According to it, iTunes revenue - measured as "sales on the iTunes Store, the App Store, the Mac App Store, and the iBookstore, and revenue from sales of AppleCare, licensing and other services" through fiscal Q4 of last year.  It went from $3 billion in Q112 to $3.5 billion in Q412.

And, as Forbes Contributor Mark Rogowsky pointed out in the comments section below:

The number for Q1 was

iTunes/Software/Services (d) 3,687

So that's up 5% sequentially and 22% Y-over-Y.

So, it seems iTunes' revenues are increasing steadily, as I would have expected.

Given that, it's odd though the way Peter then described the iTunes revenue last night:

"iTunes generated record results with revenue of $2.1 billion in the quarter. We established new all-time quarterly records for revenue from music, from movies, and from apps."

2. Horace also rightly notes that the big "holiday" quarter in China is our calendar Q1 and not the calendar Q4 as it is in the West.

He sent me this link.

Notice that the big quarter last year for China in terms of overall Apple revenues was fiscal Q2, where it reached 19%.  Last night, Apple reported fiscal Q1 which was 13%.  Even though last night's China mix of overall revenues was 13.4% for fiscal Q1, you can see from Horace's graph that that's clearly an improvement over the year ago period of 9%.

As I recall, last year's fiscal Q1 was the first quarter that the iPhone 4S was available in China, which could have given that period a big boost.  In this year's fiscal Q1, I believe the iPhone 5 came out in China in December so this quarter at least got a bit of a bump (so not quite apples to apples).

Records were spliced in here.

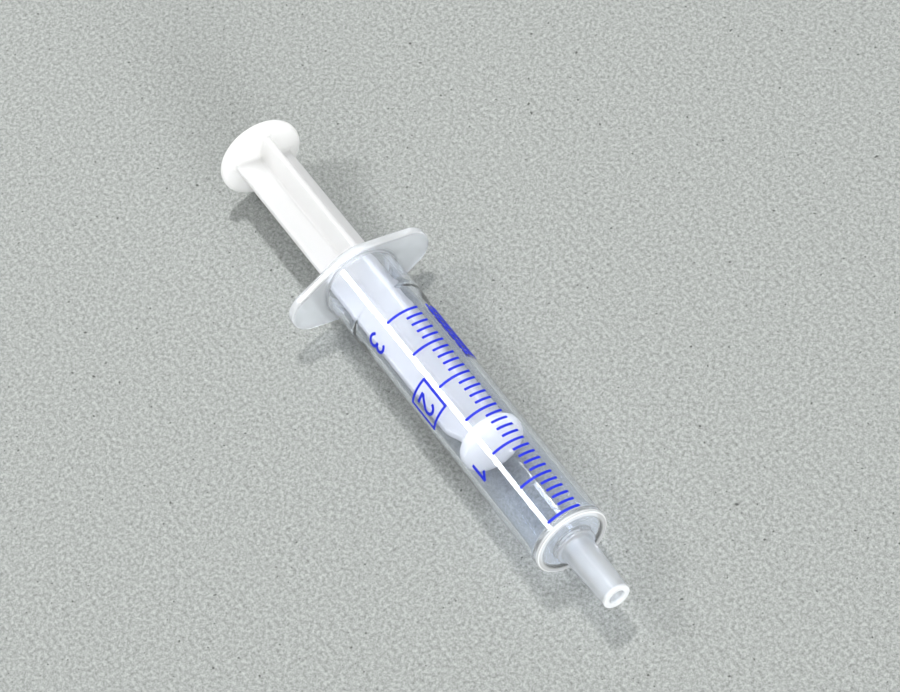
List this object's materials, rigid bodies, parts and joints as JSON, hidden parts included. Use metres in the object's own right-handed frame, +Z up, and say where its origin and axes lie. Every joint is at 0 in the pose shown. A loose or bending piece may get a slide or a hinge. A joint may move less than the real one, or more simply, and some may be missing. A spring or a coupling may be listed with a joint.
{
  "type": "oral syringe",
  "caption": "Disposable syringe with a clear graduated barrel, oval finger flange, central slip tip and a cruciform plunger with a thumb disc.",
  "frame": {"origin": "middle of the syringe's length, below its axis, on the surface that it lies on", "axes": "+X along the syringe's axis towards the tip, +Y along the finger wings, +Z up with the printed scale on top"},
  "size_m": [0.0948, 0.023, 0.0131],
  "materials": {
    "clear_polypropylene": "clear, glossy, thin-walled moulded polypropylene",
    "white_polyethylene": "natural white, translucent, satin-gloss moulded polyethylene",
    "blue_ink": "printed blue ink, slightly glossy"
  },
  "bodies": {
    "barrel": {"barrel": "clear_polypropylene", "scale_mark_0_0": "blue_ink", "scale_mark_0_1": "blue_ink", "scale_mark_0_2": "blue_ink", "scale_mark_0_3": "blue_ink", "scale_mark_0_4": "blue_ink", "scale_mark_0_5": "blue_ink", "scale_mark_0_6": "blue_ink", "scale_mark_0_7": "blue_ink", "scale_mark_0_8": "blue_ink", "scale_mark_0_9": "blue_ink", "scale_mark_1_0": "blue_ink", "scale_mark_1_1": "blue_ink", "scale_mark_1_2": "blue_ink", "scale_mark_1_3": "blue_ink", "scale_mark_1_4": "blue_ink", "scale_mark_1_5": "blue_ink", "scale_mark_1_6": "blue_ink", "scale_mark_1_7": "blue_ink", "scale_mark_1_8": "blue_ink", "scale_mark_1_9": "blue_ink", "scale_mark_2_0": "blue_ink", "scale_mark_2_1": "blue_ink", "scale_mark_2_2": "blue_ink", "scale_mark_2_3": "blue_ink", "scale_mark_2_4": "blue_ink", "scale_mark_2_5": "blue_ink", "scale_mark_2_6": "blue_ink", "scale_mark_2_7": "blue_ink", "scale_mark_2_8": "blue_ink", "scale_mark_2_9": "blue_ink", "scale_mark_3_0": "blue_ink", "numeral_1": "blue_ink", "numeral_2": "blue_ink", "numeral_3": "blue_ink", "numeral_frame": "blue_ink", "panel_line": "blue_ink", "panel_block_1": "blue_ink", "panel_block_2": "blue_ink", "panel_block_3": "blue_ink", "panel_block_4": "blue_ink", "panel_block_5": "blue_ink", "panel_block_6": "blue_ink"},
    "plunger": {"plunger": "white_polyethylene"}
  },
  "joints": [
    {"name": "plunger_slide", "type": "slide", "parent": "barrel", "child": "plunger", "axis": [1, 0, 0], "range_m": [-0.027, 0.0175]}
  ]
}
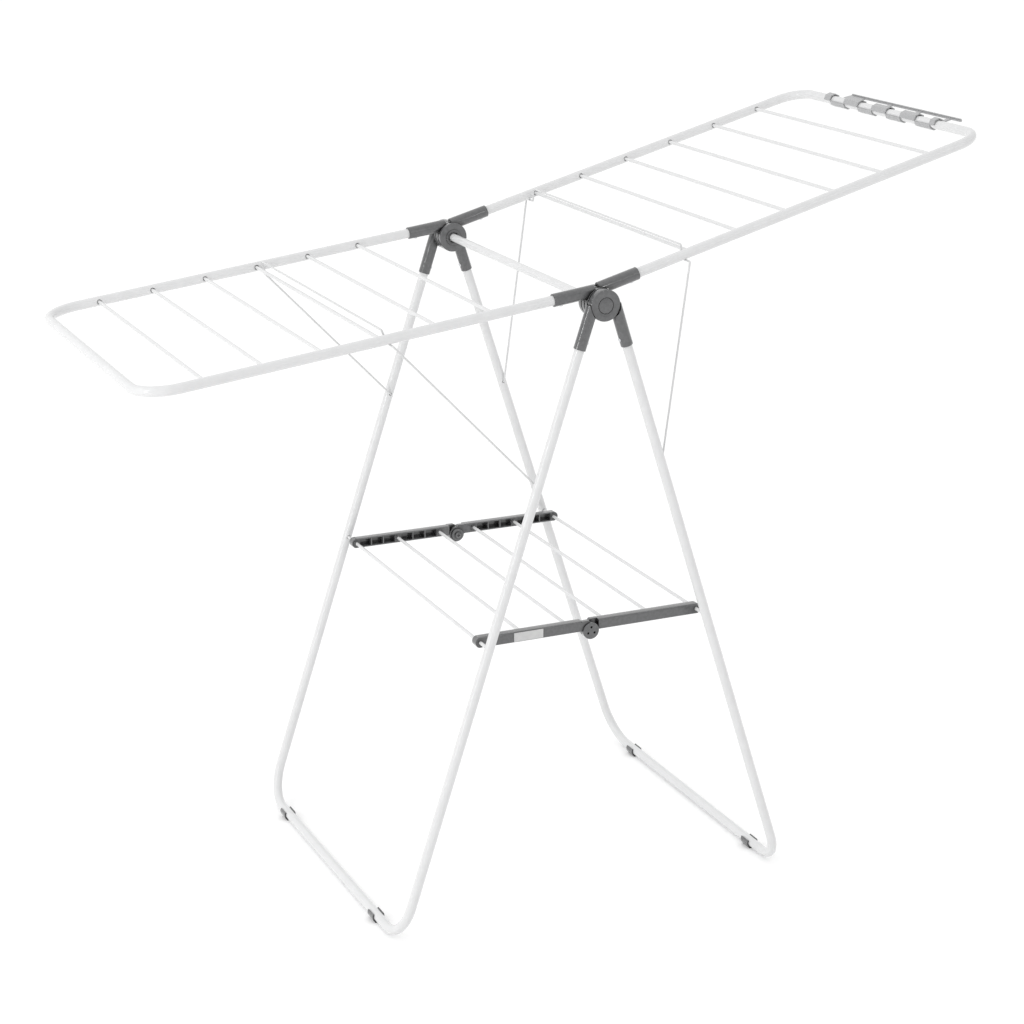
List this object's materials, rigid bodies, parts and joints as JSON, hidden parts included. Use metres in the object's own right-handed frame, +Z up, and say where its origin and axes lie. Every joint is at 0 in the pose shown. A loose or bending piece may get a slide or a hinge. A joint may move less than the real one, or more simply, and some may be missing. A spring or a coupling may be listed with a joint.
{
  "type": "folding clothes drying rack",
  "caption": "Folding clothes airer: crossed-leg frame on a hub, a rodded wing each side held by wire stays, a low folding shelf and a clip-on hanger strip.",
  "frame": {"origin": "on the floor, under the middle of the whole rack as it stands open", "axes": "+Z up, +X along the wings towards the wing with the hanger strip, +Y along the hub axis away from the side seen in front"},
  "size_m": [1.4222, 0.6168, 1.1936],
  "materials": {
    "white_steel": "white powder-coated steel tube and rod, satin",
    "white_wire": "thin white coated steel wire",
    "dark_plastic": "dark grey moulded plastic, fine satin grain",
    "grey_plastic": "mid grey moulded plastic, satin",
    "zinc_steel": "zinc plated steel rivets and pins",
    "label_film": "blank printed film label, matt"
  },
  "bodies": {
    "left_leg": {"left_leg_frame": "white_steel", "near_left_leg_hub": "dark_plastic", "far_left_leg_hub": "dark_plastic", "near_left_leg_rivet": "zinc_steel", "far_left_leg_rivet": "zinc_steel", "near_left_foot": "dark_plastic", "far_left_foot": "dark_plastic", "axle_tube": "white_steel", "near_hub_cap": "dark_plastic", "far_hub_cap": "dark_plastic"},
    "right_leg": {"right_leg_frame": "white_steel", "near_right_leg_hub": "dark_plastic", "far_right_leg_hub": "dark_plastic", "near_right_leg_rivet": "zinc_steel", "far_right_leg_rivet": "zinc_steel", "near_right_foot": "dark_plastic", "far_right_foot": "dark_plastic"},
    "left_wing": {"left_wing_frame": "white_steel", "left_wing_rod_1": "white_steel", "left_wing_rod_2": "white_steel", "left_wing_rod_3": "white_steel", "left_wing_rod_4": "white_steel", "left_wing_rod_5": "white_steel", "left_wing_rod_6": "white_steel", "near_left_wing_hub": "dark_plastic", "far_left_wing_hub": "dark_plastic", "near_left_wing_rivet": "zinc_steel", "far_left_wing_rivet": "zinc_steel"},
    "right_wing": {"right_wing_frame": "white_steel", "right_wing_rod_1": "white_steel", "right_wing_rod_2": "white_steel", "right_wing_rod_3": "white_steel", "right_wing_rod_4": "white_steel", "right_wing_rod_5": "white_steel", "right_wing_rod_6": "white_steel", "near_right_wing_hub": "dark_plastic", "far_right_wing_hub": "dark_plastic", "near_right_wing_rivet": "zinc_steel", "far_right_wing_rivet": "zinc_steel", "hanger_strip": "grey_plastic"},
    "left_stay": {"left_stay": "white_wire"},
    "right_stay": {"right_stay": "white_wire"},
    "left_shelf": {"near_left_shelf_bar": "dark_plastic", "far_left_shelf_bar": "dark_plastic", "shelf_rod_1": "white_steel", "shelf_rod_2": "white_steel", "shelf_rod_3": "white_steel", "shelf_label": "label_film", "near_knuckle_pin": "zinc_steel", "far_knuckle_pin": "zinc_steel"},
    "right_shelf": {"near_right_shelf_bar": "dark_plastic", "far_right_shelf_bar": "dark_plastic", "shelf_rod_4": "white_steel", "shelf_rod_5": "white_steel", "shelf_rod_6": "white_steel"}
  },
  "joints": [
    {"name": "legs_fold", "type": "hinge", "parent": "left_leg", "child": "right_leg", "pos_m": [-0.0068, 0, 0.978], "axis": [0, 1, 0], "range_deg": [0, 34.4]},
    {"name": "left_wing_fold", "type": "hinge", "parent": "left_leg", "child": "left_wing", "pos_m": [-0.0068, 0, 0.978], "axis": [0, -1, 0], "range_deg": [0, 61.7]},
    {"name": "right_wing_fold", "type": "hinge", "parent": "right_leg", "child": "right_wing", "pos_m": [-0.0068, 0, 0.978], "axis": [0, 1, 0], "range_deg": [0, 84.3]},
    {"name": "left_stay_swing", "type": "hinge", "parent": "left_leg", "child": "left_stay", "pos_m": [-0.1122, 0, 0.71156], "axis": [0, -1, 0], "range_deg": [0, 116.4]},
    {"name": "right_stay_swing", "type": "hinge", "parent": "right_leg", "child": "right_stay", "pos_m": [0.09859, 0, 0.71156], "axis": [0, 1, 0], "range_deg": [0, 152.7]},
    {"name": "shelf_left_fold", "type": "hinge", "parent": "left_leg", "child": "left_shelf", "pos_m": [-0.19236, 0, 0.4663], "axis": [0, -1, 0], "range_deg": [0, 67.5]},
    {"name": "shelf_right_fold", "type": "hinge", "parent": "left_shelf", "child": "right_shelf", "pos_m": [-0.0068, 0, 0.4583], "axis": [0, 1, 0], "range_deg": [0, 169.4]}
  ],
  "couplings": [
    {"joint": "left_stay_swing", "follows": "left_wing_fold", "ratio": 1.8813},
    {"joint": "right_stay_swing", "follows": "right_wing_fold", "ratio": 1.8078},
    {"joint": "shelf_left_fold", "follows": "legs_fold", "ratio": 1.9546},
    {"joint": "shelf_right_fold", "follows": "legs_fold", "ratio": 4.9093}
  ]
}
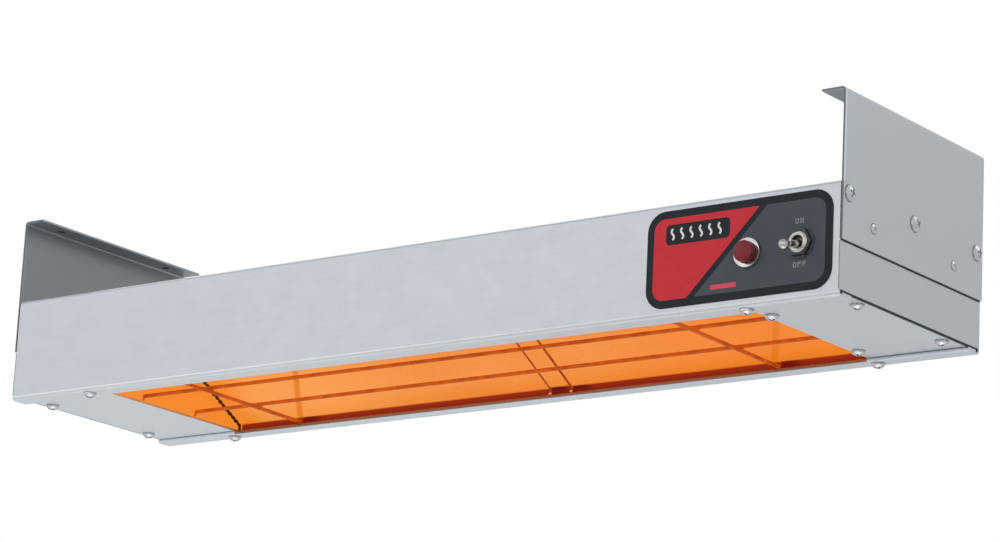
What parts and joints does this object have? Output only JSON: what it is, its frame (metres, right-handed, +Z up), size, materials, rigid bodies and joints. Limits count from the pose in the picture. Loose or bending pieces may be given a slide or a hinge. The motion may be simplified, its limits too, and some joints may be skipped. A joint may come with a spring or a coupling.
{
  "type": "strip heat lamp warmer",
  "caption": "Long sheet-metal food warmer hung under a shelf by end brackets, with a glowing element, reflector, wire guard, pilot light and toggle switch.",
  "frame": {"origin": "centre of the four shelf holes, on the top face of the brackets' flanges", "axes": "+X along the warmer towards the switch, +Y to the rear, +Z up into the shelf"},
  "size_m": [0.6172, 0.1731, 0.1201],
  "materials": {
    "sheet_steel": "satin sheet steel, lightly brushed along its length",
    "bright_fastener": "bright zinc-plated steel",
    "guard_wire": "plated steel wire, lit orange by the element",
    "hot_reflector": "specular aluminium, lit orange by the element",
    "hot_sheath": "oxidised heat-resisting steel at red heat",
    "mineral_core": "packed magnesium oxide",
    "ceramic": "unglazed steatite",
    "terminal_brass": "satin",
    "control_label": "printed overlay: black border, red and dark grey fields",
    "chrome": "polished",
    "red_lens": "clear dark red",
    "black_plastic": "moulded phenolic or nylon",
    "lamp_glass": "neon bulb",
    "blackened_steel": "black oxide",
    "lead_white": "high-temperature sleeved lead",
    "lead_black": "insulated lead",
    "lead_red": "insulated lead",
    "ground_green": "green-dyed steel"
  },
  "bodies": {
    "root": {"housing": "sheet_steel", "end_cap_left": "sheet_steel", "end_cap_right": "sheet_steel", "bracket_left": "sheet_steel", "bracket_right": "sheet_steel", "bracket_screws": "bright_fastener", "clinch_nuts": "bright_fastener", "bracket_rivets": "bright_fastener", "bottom_plate_left": "sheet_steel", "bottom_plate_right": "sheet_steel", "plate_screws": "bright_fastener", "flange_screws": "bright_fastener", "reflector": "hot_reflector", "reflector_end_left": "hot_reflector", "reflector_end_right": "hot_reflector", "element_sheath": "hot_sheath", "element_core": "mineral_core", "element_terminals": "terminal_brass", "element_bushings": "ceramic", "terminal_nuts": "terminal_brass", "hanger_strap": "hot_reflector", "strap_rivet": "hot_reflector", "guard_long_wires": "guard_wire", "guard_cross_wires": "guard_wire", "control_label": "control_label", "pilot_bezel": "chrome", "pilot_lens": "red_lens", "pilot_body": "black_plastic", "pilot_nut": "bright_fastener", "pilot_lamp": "lamp_glass", "switch_body": "black_plastic", "switch_bushing": "chrome", "switch_front_nut": "blackened_steel", "switch_ring": "blackened_steel", "switch_back_nut": "bright_fastener", "lever_pin": "bright_fastener", "rocker_pin": "bright_fastener", "switch_contacts": "terminal_brass", "terminal_block": "ceramic", "clamp_screws": "terminal_brass", "block_screw": "bright_fastener", "ground_screw": "ground_green", "ground_nut": "bright_fastener", "cord_bushing": "black_plastic", "element_leads": "lead_white", "switch_lead": "lead_black", "pilot_leads": "lead_red"},
    "lever": {"switch_lever": "chrome"},
    "rocker": {"switch_rocker": "terminal_brass"}
  },
  "joints": [
    {"name": "switch_toggle", "type": "hinge", "parent": "root", "child": "lever", "pos_m": [0.2796, -0.07425, -0.0851], "axis": [-1, 0, 0], "range_deg": [0, 30]},
    {"name": "rocker_tilt", "type": "hinge", "parent": "root", "child": "rocker", "pos_m": [0.2796, -0.06225, -0.0851], "axis": [-1, 0, 0], "range_deg": [-24, 0]}
  ],
  "couplings": [
    {"joint": "rocker_tilt", "follows": "switch_toggle", "ratio": -0.8}
  ]
}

Horace is correct though that fiscal Q2 is the big one for Chinese New Year, so let's see how it goes for Apple.

Q2 of 2011 wasn't that big a year for Apple's Chinese revenues - the 9% of Apple revenues was the same as Q1 that year - but one could argue that Apple was still really ramping up its Chinese sales then perhaps.

I still believe Apple could and should have been doing a lot more in China in the last two years, but Horace makes excellent points.